## Your objective
Begin with the line that contains "return nodes" and continue down through the line that contains "if empty is"; reproduce those lines exactly and only those.

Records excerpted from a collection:
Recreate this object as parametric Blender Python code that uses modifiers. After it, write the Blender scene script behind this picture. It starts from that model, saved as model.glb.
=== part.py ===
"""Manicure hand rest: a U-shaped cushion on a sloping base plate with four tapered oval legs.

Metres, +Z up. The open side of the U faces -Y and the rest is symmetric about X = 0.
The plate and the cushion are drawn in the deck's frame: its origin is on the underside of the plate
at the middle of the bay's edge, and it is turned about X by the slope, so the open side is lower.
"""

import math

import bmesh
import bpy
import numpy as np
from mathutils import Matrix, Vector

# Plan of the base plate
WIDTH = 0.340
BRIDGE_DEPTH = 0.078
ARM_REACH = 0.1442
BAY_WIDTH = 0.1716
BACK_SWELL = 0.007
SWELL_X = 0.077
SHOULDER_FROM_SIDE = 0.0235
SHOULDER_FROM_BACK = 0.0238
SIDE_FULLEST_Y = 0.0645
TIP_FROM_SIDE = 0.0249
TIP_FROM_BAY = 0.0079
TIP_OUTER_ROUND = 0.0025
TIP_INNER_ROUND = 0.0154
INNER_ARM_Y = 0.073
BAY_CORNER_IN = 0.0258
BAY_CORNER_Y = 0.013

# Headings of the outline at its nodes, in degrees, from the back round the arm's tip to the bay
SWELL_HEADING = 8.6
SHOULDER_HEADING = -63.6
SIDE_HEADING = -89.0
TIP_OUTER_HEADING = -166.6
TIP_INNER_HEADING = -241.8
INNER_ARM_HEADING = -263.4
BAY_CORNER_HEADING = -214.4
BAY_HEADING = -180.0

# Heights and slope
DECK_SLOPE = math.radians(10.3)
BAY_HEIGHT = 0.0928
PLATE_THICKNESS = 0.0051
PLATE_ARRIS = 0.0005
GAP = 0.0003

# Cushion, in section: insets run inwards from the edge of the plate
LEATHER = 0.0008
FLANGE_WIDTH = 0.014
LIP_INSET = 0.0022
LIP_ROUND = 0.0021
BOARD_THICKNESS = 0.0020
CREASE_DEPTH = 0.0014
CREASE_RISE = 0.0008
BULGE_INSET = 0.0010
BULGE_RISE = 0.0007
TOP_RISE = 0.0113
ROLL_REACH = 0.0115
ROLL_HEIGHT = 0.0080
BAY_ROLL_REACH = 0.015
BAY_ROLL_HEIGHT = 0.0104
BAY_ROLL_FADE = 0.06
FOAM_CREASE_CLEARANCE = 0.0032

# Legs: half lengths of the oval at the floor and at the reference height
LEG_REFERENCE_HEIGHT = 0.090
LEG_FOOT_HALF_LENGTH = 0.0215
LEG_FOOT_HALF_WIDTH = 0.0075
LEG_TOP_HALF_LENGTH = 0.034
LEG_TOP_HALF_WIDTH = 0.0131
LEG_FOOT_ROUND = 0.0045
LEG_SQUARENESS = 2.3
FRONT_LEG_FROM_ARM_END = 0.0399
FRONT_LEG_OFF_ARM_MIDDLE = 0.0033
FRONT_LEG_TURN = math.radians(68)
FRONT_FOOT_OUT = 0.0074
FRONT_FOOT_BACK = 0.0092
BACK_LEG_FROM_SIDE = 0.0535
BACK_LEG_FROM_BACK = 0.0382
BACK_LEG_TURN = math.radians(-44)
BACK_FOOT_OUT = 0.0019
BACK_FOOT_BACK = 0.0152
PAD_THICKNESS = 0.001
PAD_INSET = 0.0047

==

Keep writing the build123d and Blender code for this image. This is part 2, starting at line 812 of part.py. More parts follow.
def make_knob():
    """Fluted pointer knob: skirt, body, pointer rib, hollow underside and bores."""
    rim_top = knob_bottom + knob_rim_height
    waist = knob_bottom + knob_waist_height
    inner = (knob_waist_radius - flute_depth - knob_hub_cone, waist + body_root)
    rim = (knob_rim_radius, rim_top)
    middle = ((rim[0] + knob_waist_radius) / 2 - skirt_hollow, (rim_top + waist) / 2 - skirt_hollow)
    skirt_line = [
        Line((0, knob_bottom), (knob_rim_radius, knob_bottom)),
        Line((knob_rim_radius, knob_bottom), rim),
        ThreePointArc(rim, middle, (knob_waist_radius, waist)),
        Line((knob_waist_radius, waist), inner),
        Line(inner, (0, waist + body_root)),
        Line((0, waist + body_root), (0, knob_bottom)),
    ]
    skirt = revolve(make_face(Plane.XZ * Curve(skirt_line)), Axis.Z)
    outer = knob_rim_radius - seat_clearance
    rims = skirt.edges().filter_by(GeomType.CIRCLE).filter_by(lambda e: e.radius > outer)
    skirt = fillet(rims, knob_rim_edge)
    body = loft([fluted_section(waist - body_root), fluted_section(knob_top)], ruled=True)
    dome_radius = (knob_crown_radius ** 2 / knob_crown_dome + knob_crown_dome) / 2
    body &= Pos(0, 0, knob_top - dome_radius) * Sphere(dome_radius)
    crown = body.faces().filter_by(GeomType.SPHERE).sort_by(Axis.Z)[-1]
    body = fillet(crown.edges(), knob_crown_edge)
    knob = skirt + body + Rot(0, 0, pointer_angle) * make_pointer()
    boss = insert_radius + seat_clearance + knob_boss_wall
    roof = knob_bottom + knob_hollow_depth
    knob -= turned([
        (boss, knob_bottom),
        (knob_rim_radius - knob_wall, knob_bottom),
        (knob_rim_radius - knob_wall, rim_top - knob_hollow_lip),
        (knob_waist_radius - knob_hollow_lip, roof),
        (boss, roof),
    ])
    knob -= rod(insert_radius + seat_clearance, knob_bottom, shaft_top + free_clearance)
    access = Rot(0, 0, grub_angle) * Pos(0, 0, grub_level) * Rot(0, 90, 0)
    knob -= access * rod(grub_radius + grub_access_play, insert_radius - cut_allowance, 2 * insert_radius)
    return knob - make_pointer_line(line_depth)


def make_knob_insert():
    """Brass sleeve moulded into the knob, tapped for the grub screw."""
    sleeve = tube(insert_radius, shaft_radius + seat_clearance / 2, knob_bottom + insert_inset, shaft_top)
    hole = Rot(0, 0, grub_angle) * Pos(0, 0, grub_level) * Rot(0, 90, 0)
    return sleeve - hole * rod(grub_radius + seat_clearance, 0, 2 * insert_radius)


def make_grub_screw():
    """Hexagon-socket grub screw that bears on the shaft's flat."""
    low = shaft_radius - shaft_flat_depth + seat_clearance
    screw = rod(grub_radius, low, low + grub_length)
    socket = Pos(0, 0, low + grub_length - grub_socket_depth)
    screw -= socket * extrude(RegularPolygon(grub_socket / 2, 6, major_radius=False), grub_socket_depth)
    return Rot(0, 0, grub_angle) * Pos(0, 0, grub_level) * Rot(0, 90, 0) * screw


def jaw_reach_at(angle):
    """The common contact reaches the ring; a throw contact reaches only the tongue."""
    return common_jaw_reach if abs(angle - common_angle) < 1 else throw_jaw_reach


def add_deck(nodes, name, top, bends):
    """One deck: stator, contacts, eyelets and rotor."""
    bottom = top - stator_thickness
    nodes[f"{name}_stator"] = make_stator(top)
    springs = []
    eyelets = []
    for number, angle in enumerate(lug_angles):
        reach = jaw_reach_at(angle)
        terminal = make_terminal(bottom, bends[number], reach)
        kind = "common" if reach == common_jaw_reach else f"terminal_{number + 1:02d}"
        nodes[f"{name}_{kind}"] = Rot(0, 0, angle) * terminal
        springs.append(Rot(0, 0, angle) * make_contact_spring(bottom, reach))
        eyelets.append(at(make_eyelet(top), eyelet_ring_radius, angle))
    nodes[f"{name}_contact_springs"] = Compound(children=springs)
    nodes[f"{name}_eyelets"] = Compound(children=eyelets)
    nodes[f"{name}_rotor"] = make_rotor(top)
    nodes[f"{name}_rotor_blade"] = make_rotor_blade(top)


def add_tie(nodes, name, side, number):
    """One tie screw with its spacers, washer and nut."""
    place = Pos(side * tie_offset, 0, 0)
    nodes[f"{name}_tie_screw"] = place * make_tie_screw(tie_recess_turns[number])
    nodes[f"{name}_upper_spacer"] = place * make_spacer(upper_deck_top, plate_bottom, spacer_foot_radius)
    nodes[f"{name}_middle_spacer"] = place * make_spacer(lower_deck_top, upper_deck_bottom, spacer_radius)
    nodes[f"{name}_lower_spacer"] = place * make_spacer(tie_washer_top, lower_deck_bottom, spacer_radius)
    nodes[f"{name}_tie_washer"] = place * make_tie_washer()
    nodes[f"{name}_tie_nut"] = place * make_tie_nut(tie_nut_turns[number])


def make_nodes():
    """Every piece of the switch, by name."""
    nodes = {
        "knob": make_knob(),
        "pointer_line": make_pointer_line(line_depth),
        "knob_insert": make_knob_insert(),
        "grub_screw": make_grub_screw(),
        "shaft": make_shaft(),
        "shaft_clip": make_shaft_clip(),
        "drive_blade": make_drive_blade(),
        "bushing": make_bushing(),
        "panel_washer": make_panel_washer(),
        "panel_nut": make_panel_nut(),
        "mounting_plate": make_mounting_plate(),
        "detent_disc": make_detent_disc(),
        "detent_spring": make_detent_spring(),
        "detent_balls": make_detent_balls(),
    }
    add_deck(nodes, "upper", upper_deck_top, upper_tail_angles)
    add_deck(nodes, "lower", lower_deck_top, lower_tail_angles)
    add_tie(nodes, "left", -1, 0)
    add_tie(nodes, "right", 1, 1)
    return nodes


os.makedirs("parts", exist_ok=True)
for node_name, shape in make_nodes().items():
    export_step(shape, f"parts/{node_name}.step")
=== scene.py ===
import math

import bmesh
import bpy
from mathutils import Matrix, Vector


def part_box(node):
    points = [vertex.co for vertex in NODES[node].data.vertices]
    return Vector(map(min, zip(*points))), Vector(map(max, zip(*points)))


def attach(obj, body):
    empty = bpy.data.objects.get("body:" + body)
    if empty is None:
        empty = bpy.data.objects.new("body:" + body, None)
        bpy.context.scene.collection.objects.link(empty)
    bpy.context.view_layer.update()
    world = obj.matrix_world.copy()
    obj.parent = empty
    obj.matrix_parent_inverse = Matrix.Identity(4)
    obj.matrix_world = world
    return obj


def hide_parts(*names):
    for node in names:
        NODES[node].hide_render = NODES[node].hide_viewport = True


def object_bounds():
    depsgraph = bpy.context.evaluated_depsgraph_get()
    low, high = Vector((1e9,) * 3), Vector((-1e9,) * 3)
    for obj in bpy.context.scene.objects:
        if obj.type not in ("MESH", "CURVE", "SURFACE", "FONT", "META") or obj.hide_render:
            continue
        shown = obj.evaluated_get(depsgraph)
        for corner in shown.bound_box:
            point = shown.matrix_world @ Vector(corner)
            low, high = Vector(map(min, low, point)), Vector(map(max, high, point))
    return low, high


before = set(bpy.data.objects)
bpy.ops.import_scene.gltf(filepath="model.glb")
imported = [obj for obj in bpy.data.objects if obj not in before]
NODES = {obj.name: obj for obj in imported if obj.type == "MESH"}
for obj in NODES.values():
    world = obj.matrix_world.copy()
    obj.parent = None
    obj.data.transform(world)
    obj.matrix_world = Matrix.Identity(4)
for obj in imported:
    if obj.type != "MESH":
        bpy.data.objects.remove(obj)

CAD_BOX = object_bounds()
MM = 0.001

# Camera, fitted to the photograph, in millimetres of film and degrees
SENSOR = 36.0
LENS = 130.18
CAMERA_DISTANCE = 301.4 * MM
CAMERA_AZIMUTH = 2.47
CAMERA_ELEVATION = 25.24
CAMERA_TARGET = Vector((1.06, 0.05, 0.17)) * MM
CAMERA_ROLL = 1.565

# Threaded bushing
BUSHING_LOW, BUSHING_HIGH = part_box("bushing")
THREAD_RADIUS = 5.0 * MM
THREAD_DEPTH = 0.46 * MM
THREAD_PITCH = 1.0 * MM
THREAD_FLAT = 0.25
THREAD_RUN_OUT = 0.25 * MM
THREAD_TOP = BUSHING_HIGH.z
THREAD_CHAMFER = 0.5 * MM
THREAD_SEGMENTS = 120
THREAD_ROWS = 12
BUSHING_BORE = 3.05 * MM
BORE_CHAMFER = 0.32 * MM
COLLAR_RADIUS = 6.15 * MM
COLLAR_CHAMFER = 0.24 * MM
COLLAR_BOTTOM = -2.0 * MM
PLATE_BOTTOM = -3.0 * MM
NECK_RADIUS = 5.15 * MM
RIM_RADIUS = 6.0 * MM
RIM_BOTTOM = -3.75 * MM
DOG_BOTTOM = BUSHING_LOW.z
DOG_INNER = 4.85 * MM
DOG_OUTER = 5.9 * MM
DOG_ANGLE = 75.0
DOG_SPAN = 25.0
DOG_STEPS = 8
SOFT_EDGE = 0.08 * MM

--

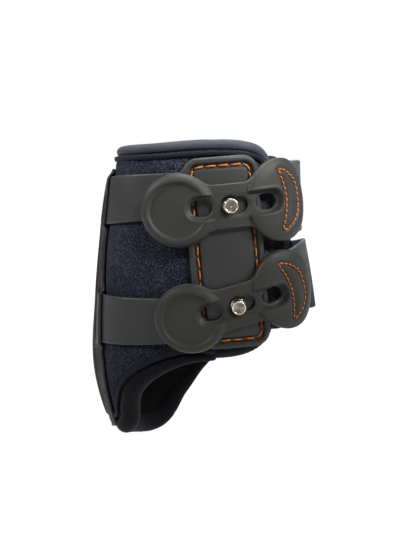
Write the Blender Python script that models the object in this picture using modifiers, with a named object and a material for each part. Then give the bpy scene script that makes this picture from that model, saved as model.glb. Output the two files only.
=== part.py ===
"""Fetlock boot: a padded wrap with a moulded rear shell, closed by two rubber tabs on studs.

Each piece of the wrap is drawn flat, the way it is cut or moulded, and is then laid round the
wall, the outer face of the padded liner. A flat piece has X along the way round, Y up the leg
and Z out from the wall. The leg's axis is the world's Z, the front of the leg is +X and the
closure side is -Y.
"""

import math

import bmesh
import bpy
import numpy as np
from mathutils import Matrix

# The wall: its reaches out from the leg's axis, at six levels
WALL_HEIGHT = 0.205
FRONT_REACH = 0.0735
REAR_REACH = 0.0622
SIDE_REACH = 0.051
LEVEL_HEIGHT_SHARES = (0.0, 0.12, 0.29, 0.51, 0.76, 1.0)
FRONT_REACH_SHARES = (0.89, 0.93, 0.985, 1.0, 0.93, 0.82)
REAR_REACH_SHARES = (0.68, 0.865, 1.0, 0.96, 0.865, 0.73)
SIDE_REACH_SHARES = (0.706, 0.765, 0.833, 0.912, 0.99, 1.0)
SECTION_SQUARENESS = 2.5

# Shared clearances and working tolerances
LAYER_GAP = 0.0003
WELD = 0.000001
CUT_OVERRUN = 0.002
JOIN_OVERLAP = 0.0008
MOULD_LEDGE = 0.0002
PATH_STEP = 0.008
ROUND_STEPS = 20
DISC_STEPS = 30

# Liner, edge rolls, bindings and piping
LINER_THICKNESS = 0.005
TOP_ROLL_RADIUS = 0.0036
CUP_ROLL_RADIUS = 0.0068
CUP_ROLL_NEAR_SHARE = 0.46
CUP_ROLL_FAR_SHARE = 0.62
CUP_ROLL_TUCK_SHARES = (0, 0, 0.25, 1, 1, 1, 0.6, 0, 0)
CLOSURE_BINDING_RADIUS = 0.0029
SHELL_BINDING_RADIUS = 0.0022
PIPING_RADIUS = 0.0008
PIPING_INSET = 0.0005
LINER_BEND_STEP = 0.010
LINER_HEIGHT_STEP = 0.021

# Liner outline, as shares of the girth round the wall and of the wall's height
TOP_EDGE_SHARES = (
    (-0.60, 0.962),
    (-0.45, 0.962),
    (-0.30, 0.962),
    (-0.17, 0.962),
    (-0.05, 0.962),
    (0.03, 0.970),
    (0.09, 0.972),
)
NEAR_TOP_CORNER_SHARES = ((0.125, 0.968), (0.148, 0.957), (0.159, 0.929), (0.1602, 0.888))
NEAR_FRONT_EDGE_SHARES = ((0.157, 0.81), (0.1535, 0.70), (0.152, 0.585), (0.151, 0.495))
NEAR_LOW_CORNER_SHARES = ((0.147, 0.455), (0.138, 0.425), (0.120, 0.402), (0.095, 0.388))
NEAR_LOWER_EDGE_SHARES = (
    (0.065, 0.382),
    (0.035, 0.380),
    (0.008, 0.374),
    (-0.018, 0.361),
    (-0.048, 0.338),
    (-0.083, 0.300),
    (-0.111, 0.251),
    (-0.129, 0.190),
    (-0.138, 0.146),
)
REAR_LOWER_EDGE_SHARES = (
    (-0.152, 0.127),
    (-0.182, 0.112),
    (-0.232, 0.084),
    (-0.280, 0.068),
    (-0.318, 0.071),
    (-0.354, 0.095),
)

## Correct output
    return nodes


os.makedirs("parts", exist_ok=True)
for node_name, shape in make_nodes().items():
    export_step(shape, f"parts/{node_name}.step")
=== scene.py ===
import math

import bmesh
import bpy
from mathutils import Matrix, Vector


def part_box(node):
    points = [vertex.co for vertex in NODES[node].data.vertices]
    return Vector(map(min, zip(*points))), Vector(map(max, zip(*points)))


def attach(obj, body):
    empty = bpy.data.objects.get("body:" + body)
    if empty is None:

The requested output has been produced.